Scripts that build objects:

——————————

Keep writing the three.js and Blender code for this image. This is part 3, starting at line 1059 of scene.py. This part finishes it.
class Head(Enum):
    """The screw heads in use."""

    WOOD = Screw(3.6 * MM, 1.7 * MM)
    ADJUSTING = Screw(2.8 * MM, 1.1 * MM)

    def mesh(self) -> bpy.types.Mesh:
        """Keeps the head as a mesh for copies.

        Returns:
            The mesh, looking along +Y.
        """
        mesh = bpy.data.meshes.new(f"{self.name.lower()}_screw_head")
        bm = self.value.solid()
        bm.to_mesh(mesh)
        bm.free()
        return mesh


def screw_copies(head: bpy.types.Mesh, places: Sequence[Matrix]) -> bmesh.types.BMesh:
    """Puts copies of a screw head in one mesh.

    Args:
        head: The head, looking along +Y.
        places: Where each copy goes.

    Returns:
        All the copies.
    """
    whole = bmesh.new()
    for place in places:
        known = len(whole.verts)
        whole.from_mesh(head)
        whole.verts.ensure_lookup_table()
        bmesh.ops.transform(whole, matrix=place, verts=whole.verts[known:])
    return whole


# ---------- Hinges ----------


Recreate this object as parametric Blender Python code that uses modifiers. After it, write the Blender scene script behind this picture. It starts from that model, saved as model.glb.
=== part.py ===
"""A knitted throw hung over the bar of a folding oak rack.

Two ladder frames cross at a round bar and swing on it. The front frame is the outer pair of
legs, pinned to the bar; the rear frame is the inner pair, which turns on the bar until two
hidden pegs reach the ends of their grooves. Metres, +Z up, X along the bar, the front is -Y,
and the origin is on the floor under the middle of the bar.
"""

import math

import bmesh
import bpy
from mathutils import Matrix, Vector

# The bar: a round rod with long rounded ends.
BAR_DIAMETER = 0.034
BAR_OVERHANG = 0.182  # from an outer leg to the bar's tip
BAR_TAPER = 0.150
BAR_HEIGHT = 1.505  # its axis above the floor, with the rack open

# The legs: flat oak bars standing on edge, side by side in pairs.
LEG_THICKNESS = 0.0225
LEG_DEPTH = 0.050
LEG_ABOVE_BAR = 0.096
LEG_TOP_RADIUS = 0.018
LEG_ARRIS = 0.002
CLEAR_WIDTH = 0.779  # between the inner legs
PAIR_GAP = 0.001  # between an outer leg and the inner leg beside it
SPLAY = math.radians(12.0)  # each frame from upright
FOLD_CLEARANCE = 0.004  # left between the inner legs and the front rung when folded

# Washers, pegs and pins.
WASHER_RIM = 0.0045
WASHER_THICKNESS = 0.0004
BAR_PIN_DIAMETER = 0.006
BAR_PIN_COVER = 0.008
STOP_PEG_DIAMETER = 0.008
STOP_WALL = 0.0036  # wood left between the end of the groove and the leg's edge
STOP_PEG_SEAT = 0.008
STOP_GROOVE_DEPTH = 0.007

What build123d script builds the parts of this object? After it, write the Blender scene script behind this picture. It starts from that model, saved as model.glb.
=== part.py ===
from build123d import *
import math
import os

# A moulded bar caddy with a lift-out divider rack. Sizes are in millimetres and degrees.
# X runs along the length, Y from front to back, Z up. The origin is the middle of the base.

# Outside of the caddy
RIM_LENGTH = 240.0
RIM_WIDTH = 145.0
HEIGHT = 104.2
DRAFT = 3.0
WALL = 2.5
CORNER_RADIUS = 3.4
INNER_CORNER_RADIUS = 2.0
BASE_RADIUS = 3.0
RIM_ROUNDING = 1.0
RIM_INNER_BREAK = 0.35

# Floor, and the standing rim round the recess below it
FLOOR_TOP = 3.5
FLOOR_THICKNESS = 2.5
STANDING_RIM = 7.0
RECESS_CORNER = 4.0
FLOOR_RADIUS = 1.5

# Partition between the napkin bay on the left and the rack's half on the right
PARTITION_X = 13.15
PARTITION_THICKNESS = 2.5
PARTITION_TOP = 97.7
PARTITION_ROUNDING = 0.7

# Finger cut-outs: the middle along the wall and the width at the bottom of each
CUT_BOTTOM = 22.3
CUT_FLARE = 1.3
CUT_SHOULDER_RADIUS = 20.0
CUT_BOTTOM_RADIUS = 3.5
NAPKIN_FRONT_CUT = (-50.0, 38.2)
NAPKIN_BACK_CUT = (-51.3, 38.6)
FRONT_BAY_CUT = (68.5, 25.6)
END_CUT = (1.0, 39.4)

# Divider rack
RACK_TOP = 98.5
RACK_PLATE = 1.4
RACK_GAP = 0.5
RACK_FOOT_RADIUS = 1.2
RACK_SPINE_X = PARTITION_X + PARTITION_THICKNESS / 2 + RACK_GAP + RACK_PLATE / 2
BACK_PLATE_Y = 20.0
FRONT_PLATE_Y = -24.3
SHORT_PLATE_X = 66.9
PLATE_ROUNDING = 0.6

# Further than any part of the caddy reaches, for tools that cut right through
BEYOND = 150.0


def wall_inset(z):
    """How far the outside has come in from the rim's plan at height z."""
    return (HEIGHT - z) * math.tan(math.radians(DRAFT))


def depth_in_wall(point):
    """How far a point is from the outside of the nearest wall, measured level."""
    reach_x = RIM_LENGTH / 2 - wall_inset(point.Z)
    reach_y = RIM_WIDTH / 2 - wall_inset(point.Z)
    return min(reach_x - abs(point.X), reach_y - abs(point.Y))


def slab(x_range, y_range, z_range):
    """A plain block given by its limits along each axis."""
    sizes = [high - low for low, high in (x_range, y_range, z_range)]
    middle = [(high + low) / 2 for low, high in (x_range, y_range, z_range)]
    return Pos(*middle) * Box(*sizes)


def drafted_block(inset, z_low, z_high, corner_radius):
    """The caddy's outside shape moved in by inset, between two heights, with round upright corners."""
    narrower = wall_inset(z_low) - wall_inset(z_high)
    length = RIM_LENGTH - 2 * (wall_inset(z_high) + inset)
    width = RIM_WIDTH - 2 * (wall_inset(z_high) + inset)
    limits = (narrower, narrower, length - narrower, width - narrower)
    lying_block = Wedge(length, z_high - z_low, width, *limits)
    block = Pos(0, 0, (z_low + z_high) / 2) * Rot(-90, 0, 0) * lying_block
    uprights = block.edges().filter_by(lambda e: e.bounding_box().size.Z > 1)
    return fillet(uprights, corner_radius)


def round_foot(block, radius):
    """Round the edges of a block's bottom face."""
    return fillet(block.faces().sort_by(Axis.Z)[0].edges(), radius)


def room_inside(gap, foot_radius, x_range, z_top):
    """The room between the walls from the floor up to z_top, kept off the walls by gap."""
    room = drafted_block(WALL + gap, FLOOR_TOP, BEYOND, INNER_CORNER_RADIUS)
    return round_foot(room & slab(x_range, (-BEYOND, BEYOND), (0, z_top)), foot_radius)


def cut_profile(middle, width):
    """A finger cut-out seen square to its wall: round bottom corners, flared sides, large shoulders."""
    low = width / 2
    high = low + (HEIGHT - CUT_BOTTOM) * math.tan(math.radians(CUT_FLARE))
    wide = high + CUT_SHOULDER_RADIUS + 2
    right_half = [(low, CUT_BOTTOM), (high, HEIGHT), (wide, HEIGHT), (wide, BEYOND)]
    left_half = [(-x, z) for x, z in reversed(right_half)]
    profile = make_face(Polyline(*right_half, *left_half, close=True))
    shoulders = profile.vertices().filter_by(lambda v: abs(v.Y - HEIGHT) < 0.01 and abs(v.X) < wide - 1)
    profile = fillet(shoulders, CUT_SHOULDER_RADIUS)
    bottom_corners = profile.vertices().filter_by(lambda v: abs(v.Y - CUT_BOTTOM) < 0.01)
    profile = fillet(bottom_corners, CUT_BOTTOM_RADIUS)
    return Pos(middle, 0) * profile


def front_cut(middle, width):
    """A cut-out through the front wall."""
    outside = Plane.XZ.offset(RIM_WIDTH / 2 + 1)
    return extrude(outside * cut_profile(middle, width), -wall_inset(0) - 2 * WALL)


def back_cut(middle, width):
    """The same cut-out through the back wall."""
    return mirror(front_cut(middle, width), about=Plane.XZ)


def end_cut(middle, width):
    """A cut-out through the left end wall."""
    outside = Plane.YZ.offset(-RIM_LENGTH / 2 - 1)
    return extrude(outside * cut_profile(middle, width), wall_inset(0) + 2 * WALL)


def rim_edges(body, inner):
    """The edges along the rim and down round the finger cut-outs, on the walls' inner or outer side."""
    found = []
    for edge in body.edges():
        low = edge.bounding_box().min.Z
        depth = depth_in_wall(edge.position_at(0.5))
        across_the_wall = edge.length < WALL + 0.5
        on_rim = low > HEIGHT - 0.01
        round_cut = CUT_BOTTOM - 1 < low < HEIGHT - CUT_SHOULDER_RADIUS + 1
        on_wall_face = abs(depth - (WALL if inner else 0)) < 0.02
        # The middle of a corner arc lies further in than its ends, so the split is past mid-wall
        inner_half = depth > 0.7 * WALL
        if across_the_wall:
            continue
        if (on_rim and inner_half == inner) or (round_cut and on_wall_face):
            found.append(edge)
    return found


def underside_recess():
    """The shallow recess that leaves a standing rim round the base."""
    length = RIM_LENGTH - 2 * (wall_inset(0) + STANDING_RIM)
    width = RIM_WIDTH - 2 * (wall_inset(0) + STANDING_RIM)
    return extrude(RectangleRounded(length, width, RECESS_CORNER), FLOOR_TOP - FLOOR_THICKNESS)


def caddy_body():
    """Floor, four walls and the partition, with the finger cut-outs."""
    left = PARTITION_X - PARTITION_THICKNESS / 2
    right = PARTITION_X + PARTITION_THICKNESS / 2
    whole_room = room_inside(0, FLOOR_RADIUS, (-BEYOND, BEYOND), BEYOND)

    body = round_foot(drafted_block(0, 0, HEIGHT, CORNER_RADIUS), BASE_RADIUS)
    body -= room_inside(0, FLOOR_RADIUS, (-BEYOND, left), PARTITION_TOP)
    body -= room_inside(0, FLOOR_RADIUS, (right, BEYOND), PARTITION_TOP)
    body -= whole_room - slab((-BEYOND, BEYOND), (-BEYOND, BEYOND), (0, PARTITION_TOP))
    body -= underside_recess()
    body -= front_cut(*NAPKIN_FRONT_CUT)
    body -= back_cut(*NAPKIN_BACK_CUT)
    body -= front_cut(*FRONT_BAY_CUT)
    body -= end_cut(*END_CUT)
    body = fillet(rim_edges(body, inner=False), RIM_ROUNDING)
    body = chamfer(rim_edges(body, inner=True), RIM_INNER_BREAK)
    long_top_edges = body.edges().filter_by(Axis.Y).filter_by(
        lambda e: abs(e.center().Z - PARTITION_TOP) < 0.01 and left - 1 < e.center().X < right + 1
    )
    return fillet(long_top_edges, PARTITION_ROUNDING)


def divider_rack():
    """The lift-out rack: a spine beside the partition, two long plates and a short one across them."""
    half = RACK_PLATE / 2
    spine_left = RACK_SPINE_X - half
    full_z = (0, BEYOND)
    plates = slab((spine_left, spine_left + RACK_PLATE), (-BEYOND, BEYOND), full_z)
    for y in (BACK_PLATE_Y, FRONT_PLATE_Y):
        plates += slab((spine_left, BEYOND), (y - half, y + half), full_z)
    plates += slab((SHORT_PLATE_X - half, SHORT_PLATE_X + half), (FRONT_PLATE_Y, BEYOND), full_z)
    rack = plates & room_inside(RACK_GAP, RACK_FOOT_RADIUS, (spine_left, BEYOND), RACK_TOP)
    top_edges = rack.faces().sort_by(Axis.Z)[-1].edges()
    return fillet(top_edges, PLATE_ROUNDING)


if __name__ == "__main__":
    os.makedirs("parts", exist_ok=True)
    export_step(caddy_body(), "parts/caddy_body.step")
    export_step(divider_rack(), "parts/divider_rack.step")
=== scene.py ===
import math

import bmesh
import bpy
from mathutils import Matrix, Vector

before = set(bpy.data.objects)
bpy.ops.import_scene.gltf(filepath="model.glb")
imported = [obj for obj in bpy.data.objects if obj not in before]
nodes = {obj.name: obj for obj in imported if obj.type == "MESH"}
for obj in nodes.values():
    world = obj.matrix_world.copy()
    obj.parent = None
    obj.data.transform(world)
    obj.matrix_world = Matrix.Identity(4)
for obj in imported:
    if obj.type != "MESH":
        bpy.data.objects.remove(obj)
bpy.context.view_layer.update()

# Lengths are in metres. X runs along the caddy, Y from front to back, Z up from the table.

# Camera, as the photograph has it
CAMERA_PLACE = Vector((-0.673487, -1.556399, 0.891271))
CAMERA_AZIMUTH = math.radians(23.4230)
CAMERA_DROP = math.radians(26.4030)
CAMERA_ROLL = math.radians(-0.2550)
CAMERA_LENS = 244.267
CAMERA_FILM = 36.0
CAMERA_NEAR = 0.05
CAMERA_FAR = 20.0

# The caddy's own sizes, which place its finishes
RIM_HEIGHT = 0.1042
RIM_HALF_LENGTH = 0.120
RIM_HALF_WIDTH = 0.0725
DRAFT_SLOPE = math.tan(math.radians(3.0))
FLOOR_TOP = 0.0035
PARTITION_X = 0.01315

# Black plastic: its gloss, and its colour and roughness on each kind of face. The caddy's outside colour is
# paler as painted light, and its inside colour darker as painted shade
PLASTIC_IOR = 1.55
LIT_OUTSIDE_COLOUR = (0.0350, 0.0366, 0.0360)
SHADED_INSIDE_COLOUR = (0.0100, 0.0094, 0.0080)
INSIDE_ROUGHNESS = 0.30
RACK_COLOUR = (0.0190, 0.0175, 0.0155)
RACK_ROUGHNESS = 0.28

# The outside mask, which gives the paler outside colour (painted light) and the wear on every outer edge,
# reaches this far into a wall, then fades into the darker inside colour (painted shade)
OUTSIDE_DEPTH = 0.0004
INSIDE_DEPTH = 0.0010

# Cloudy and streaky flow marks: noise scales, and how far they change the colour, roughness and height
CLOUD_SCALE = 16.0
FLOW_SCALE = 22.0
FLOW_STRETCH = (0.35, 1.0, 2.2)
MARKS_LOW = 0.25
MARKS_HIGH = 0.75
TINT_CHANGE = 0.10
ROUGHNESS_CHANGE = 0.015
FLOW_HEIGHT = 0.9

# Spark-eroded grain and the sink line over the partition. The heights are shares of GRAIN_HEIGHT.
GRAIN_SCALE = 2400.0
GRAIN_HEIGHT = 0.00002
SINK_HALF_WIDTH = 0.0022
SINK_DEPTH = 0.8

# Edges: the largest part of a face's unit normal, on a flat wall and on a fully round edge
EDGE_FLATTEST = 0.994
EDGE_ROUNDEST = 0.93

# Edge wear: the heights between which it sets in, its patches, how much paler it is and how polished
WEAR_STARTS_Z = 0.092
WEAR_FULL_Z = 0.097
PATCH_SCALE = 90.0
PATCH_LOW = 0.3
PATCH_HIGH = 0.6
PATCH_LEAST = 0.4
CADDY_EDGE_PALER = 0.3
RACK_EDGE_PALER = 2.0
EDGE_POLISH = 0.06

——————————

▸ **What is needed**:
Above are the lines; repeat exactly the ones from the line containing "imported = [obj" down to the line containing "CAMERA_FAR = 20.0", both inclusive.

▸ **Expected answer**:
imported = [obj for obj in bpy.data.objects if obj not in before]
nodes = {obj.name: obj for obj in imported if obj.type == "MESH"}
for obj in nodes.values():
    world = obj.matrix_world.copy()
    obj.parent = None
    obj.data.transform(world)
    obj.matrix_world = Matrix.Identity(4)
for obj in imported:
    if obj.type != "MESH":
        bpy.data.objects.remove(obj)
bpy.context.view_layer.update()

# Lengths are in metres. X runs along the caddy, Y from front to back, Z up from the table.

# Camera, as the photograph has it
CAMERA_PLACE = Vector((-0.673487, -1.556399, 0.891271))
CAMERA_AZIMUTH = math.radians(23.4230)
CAMERA_DROP = math.radians(26.4030)
CAMERA_ROLL = math.radians(-0.2550)
CAMERA_LENS = 244.267
CAMERA_FILM = 36.0
CAMERA_NEAR = 0.05
CAMERA_FAR = 20.0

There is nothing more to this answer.